Wien received his formal pilot’s certificate in 1925, No. 39, and Orville Wright officiated it with his signature. He convinced his brothers Ralph, Fritz, and Sig to join him in Alaska by 1927. With the help of his partners, Wien founded the first Alaskan airline, named Air Alaska.
The Father of Alaska Bush Flying…and Three Children
Ada Bering Arthurs, the daughter of the postmaster in Nome, married Wien in 1929. They settled down in Fairbanks and had three children named Noel Merrill, Richard, and Jean.
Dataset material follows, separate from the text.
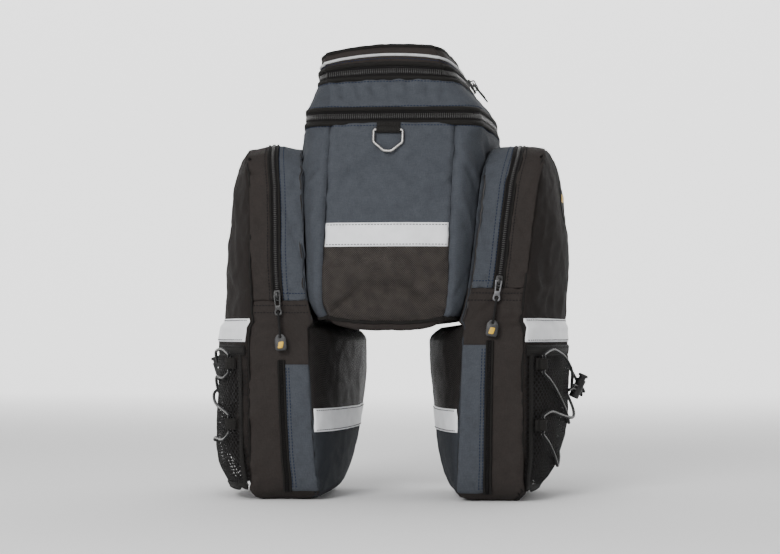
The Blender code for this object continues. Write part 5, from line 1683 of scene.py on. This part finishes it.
def make_lacing(side, name):
    channel = CORD_DIAMETER / 2 + CORD_CLEARANCE
    outside = channel + LOOP_WALL
    reach = LOOP_LENGTH / 2 - outside
    tunnels = {}
    for end, along in (("rear", REAR_LOOP), ("front", FRONT_LOOP)):
        for number, height in enumerate(LOOP_HEIGHTS, start=1):
            origin, out = outer_face(side, along, height, 0)
            frame = frame_at(origin, out, Vector((0, 0, 1)))
            toward = side if end == "rear" else -side
            rise = LIFT + outside
            turns = np.linspace(-math.pi / 2, math.pi / 2, 13)
            outline = [(reach + outside * math.cos(t), rise + outside * math.sin(t)) for t in turns]
            outline += [(reach - 0.0030, LIFT + 2.0 * outside - 0.0007), (4 * LOOP_WALL - LOOP_LENGTH / 2, LIFT + 2.2 * LOOP_WALL)]
            outline += [(-LOOP_LENGTH / 2, LIFT + 2 * LOOP_WALL), (-LOOP_LENGTH / 2, LIFT)]
            outlines = [[(x * toward, z) for x, z in line] for line in (outline, circle(reach, rise, channel))]
            flat = frame @ Matrix.Rotation(math.pi / 2, 4, "X")
            bm = plate_mesh(outlines, LOOP_WIDTH, 0.0004)
            solid(f"{name}_{end}_webbing_{number}", bm, flat, "webbing", [f"{name}_{end}_loop_{number}"])
            half = LOOP_WIDTH / 2
            levels = (half + 0.004, half, -half, -half - 0.004)
            tunnels[end, number] = [frame @ Vector((reach * toward, -rise, z)) for z in levels]
    lock = make_lock(side, name)
    strand = CORD_DIAMETER / 2 + CORD_CLEARANCE / 2

    def through(first, last, height):
        places = [first, -0.010, -LOCK_RADIUS, 0, LOCK_RADIUS, 0.010, last]
        drops = [-0.003, 0, 0, 0, 0, 0, -0.003]
        return [lock @ Vector((side * x, 0, height + drop)) for x, drop in zip(places, drops)]

    spans = []
    for rows in LEFT_LACING if side < 0 else RIGHT_LACING:
        spans.append([outer_face(side, row.along, row.height, row.lift)[0] for row in rows])
    path = through(-0.012, 0.016, strand)[::-1] + spans[0] + tunnels["rear", 1] + spans[1]
    path += tunnels["front", 2] + spans[2] + tunnels["rear", 2][::-1] + spans[3]
    path += tunnels["front", 1][::-1] + spans[4] + through(-0.015, 0.013, -strand)[::-1]
    points = np.array([tuple(p) for p in smooth_path(path, 6)])
    normals = np.tile((side, 0.0, 0.1), (len(points), 1))
    elastic = tube(points, normals, CORD_DIAMETER / 2, 14)
    add_parts(f"{name}_elastic_cord", [elastic], "elastic", [f"{name}_elastic"])


# Ring, tab, sliders and pulls

RING_WIRE = 0.0030
RING_WIDTH = 0.0335
RING_LEG = 0.0130
RING_DROP = 0.0225
RING_FLAT = 0.0075
RING_OFFSET = -0.003
RING_HEIGHT = MAIN_ZIP_HEIGHT - 0.0085
TAB_WIDTH = 0.0250
TAB_WALL = 0.0014
TAB_DROP = 0.0085
SLIDER_WIDTH = 0.0080
SLIDER_LENGTH = 0.0120
SLIDER_DEPTH = 0.0026
BRIDGE_WIDTH = 0.0022
BRIDGE_RISE = 0.0054
BRIDGE_WIRE = 0.0013
BRIDGE_PLAY = 0.00165
PULLER_LENGTH = 0.0215
PULLER_WIDTH = 0.0080
PULLER_THICKNESS = 0.0014
EYE_RADIUS = 0.0022
PULL_CORD = 0.0018
PULL_CORD_LENGTH = 0.0265
PULL_HEIGHTS = {-1: 0.218, 1: 0.233}
LID_PULLS = (0.30, 0.42)
LID_PULL_TILT = 14
MOULDED_WIDTH = 0.0125
MOULDED_LENGTH = 0.0175
MOULDED_DEPTH = 0.0024
LINK_CLEARANCE = 0.0003


def surface_frame(points_at, u, v):
    step = 0.01
    along = points_at(u + step, v) - points_at(u - step, v)
    up = points_at(u, v + step) - points_at(u, v - step)
    out = Vector(along).cross(Vector(up)).normalized()
    return Vector(points_at(u, v)), out, Vector(up)


def make_ring():
    centre = 0.5 + RING_OFFSET / FACE_WIDTH
    origin, out, up = surface_frame(lambda a, c: trunk_points(a, 0, c), centre, level(RING_HEIGHT))
    out = -out if out.y > 0 else out
    channel = RING_WIRE / 2 + RUNNING_CLEARANCE
    outside = channel + TAB_WALL
    frame = frame_at(origin + out * (outside + LIFT), out, up)
    reach = (RING_WIDTH - RING_WIRE) / 2
    flat = RING_FLAT / 2
    corners = [(-reach, 0), (reach, 0), (reach, -RING_LEG), (flat, -RING_DROP)]
    corners += [(-flat, -RING_DROP), (-reach, -RING_LEG)]
    path = np.array([(x, 0, z) for x, z in rounded(corners, 0.0022, 6)])
    verts, faces, uv = tube(path, np.tile((0.0, -1.0, 0.0), (len(path), 1)), RING_WIRE / 2, 16, closed=True)
    verts = [frame @ Vector(v) for v in verts]
    add_parts("ring_wire", [(verts, faces, uv)], "steel", ["ring"], "ring")
    front = outside - 2 * TAB_WALL
    turn = math.acos(front / outside)
    arc = [-math.tau * k / 48 for k in range(48)]
    outline = [(outside * math.cos(t), outside * math.sin(t)) for t in arc if t > turn - math.tau]
    outline += [(front, outside * math.sin(turn)), (front, TAB_DROP), (outside, TAB_DROP)]
    bm = plate_mesh([outline, circle(0, 0, channel, 32)], TAB_WIDTH, 0.0004)
    turned = frame @ Matrix.Rotation(math.pi / 2, 4, "Z")
    solid("ring_webbing_tab", bm, turned, "webbing", ["ring_tab"])


def make_pull(name, origin, out, up, material, body, tilt=0.0):
    """A zip slider and its puller. Returns the puller's hinge frame and the height of its eye."""
    frame = frame_at(origin, out, up)
    foot = LIFT + SLIDER_DEPTH - 0.0008
    crest = foot + BRIDGE_RISE
    half, long = SLIDER_WIDTH / 2, SLIDER_LENGTH / 2
    shape = [(-half * 0.72, -long), (half * 0.72, -long), (half, long * 0.35), (half * 0.8, long), (-half * 0.8, long), (-half, long * 0.35)]
    body_mesh = plate_mesh([rounded(shape, 0.0012)], SLIDER_DEPTH, 0.0005)
    bmesh.ops.translate(body_mesh, verts=body_mesh.verts[:], vec=(0, -LIFT - SLIDER_DEPTH / 2, 0))
    arch = [(-0.0042, foot), (-0.0036, crest - 0.0012), (-0.0022, crest), (0.0022, crest)]
    arch += [(0.0036, crest - 0.0012), (0.0042, foot), (0.0029, foot), (0.0024, crest - 0.0017)]
    arch += [(0.0017, crest - BRIDGE_WIRE), (-0.0017, crest - BRIDGE_WIRE)]
    arch += [(-0.0024, crest - 0.0017), (-0.0029, foot)]
    bridge = plate_mesh([arch], BRIDGE_WIDTH, 0.0003)
    bmesh.ops.transform(bridge, matrix=Matrix(((0, -1, 0, 0), (0, 0, -1, 0), (1, 0, 0, 0), (0, 0, 0, 1))), verts=bridge.verts[:])
    bmesh.ops.recalc_face_normals(bridge, faces=bridge.faces[:])
    slider = boolean(body_mesh, bridge, "UNION")
    solid(f"{name}_slider_body", slider, frame, "plastic", [f"{name}_slider"])
    hinge = frame @ Matrix.Translation((0, -(crest - BRIDGE_WIRE - BRIDGE_PLAY), 0))
    hinge = hinge @ Matrix.Rotation(math.radians(-tilt), 4, "X")
    half = PULLER_WIDTH / 2
    low = -PULLER_LENGTH
    outline = [(-half, 0.0006), (half, 0.0006), (half * 0.72, low * 0.62), (half, low * 0.80)]
    outline += [(half, low * 0.93), (half * 0.6, low), (-half * 0.6, low), (-half, low * 0.93)]
    outline += [(-half, low * 0.80), (-half * 0.72, low * 0.62)]
    slit = [(-0.0018, -0.0010), (0.0018, -0.0010), (0.0018, low * 0.5), (-0.0018, low * 0.5)]
    eye = low + EYE_RADIUS + 0.0013
    outlines = [rounded(outline, 0.0012), rounded(slit, 0.0006), circle(0, eye, EYE_RADIUS)]
    solid(f"{name}_puller_plate", plate_mesh(outlines, PULLER_THICKNESS, 0.00025), hinge, material, [f"{name}_puller"], body)
    return hinge, eye


def hang_tab(name, hinge, eye, body):
    gap = (MOULDED_DEPTH + PULL_CORD) / 2 + LINK_CLEARANCE
    end = eye - PULL_CORD_LENGTH
    ring = rounded([(-gap, eye), (gap, eye), (gap, end), (-gap, end)], 0.0018, 6)
    path = np.array([(0, y, z) for y, z in ring])
    verts, faces, uv = tube(path, np.tile((1.0, 0.0, 0.0), (len(path), 1)), PULL_CORD / 2, 12, closed=True)
    add_parts(f"{name}_cord_link", [([hinge @ Vector(v) for v in verts], faces, uv)], "pull_cord", [f"{name}_link"], body)
    top = end + EYE_RADIUS / 2 + PULL_CORD
    half = MOULDED_WIDTH / 2
    foot = top - MOULDED_LENGTH
    outline = [(-0.0030, top), (0.0030, top), (half, top - 0.0045), (half, foot + 0.0020)]
    outline += [(half - 0.0015, foot), (-half + 0.0015, foot), (-half, foot + 0.0020), (-half, top - 0.0045)]
    hole = circle(0, end, PULL_CORD / 2 + LINK_CLEARANCE)
    bm = plate_mesh([rounded(outline, 0.0016), hole], MOULDED_DEPTH, 0.0006)
    solid(f"{name}_moulded_tab", bm, hinge, "rubber", [f"{name}_tab"], body)
    inlay = [(-half * 0.55, foot + 0.0026), (half * 0.30, foot + 0.0026), (half * 0.55, top - 0.0080)]
    inlay += [(-half * 0.30, top - 0.0080)]
    for face, y in (("outer", -1), ("inner", 1)):
        pad = plate_mesh([rounded(inlay, 0.0014)], 0.0004, 0.0001)
        bmesh.ops.translate(pad, verts=pad.verts[:], vec=(0, y * (MOULDED_DEPTH / 2 + 0.00005), 0))
        solid(f"{name}_{face}_inlay", pad, hinge, "inlay", (), body)


def make_pulls():
    for side, name, material, slot in ((-1, "left", "plastic", "plastic"), (1, "right", "zinc", "puller")):
        a, c = (ZIP_INNER + ZIP_OUTER) / 2, PULL_HEIGHTS[side] / PANNIER_HEIGHT
        origin, out, up = surface_frame(lambda u, v: pannier_points(side, u, 0, v), a, c)
        out = -out if out.y > 0 else out
        hinge, eye = make_pull(f"{name}_pull", origin, out, up, material, f"{name}_zip_pull")
        hang_tab(f"{name}_pull", hinge, eye, f"{name}_zip_pull")
    c = level(LID_ZIP_HEIGHT + LID_ZIP_WIDTH / 2)
    for number, b in enumerate(LID_PULLS, start=1):
        origin, out, up = surface_frame(lambda u, v: trunk_points(1, u, v), b, c)
        out = -out if out.x < 0 else out
        name = f"lid_pull_{number}"
        make_pull(name, origin, out, up, "plastic", name, LID_PULL_TILT)


MATERIALS = make_materials()
make_camera()
make_studio()
make_trunk()
for side, name in ((-1, "left"), (1, "right")):
    make_pannier(side, name)
    make_net(side, name)
    make_bindings(side, name)
    make_lacing(side, name)
make_ring()
make_pulls()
Although Wien passed away in 1977, Air Alaska continued expanding. The airline’s network grew from Point Barrow down to Phoenix, Denver, and Oakland with main locations in Anchorage and Seattle. Air Alaska reflected Wien’s bush flying skill by having their pilots regularly take off from and land on runways made of gravel.
Air Alaska stopped operating in 1985 as the second oldest airline in the world; however, on July 6, 1999, Wien’s sons Merrill and Richard dedicated a flight to their father. The sons repeated their father’s flight between Anchorage and Fairbanks exactly 75 years after he took it.
Wien became known as a symbol of Alaska bush flying because of his ability to maneuver tough terrain and a harsh climate. The revolutionary and unequivocally talented pilot was inducted into the National Aviation Hall of Fame in 2010.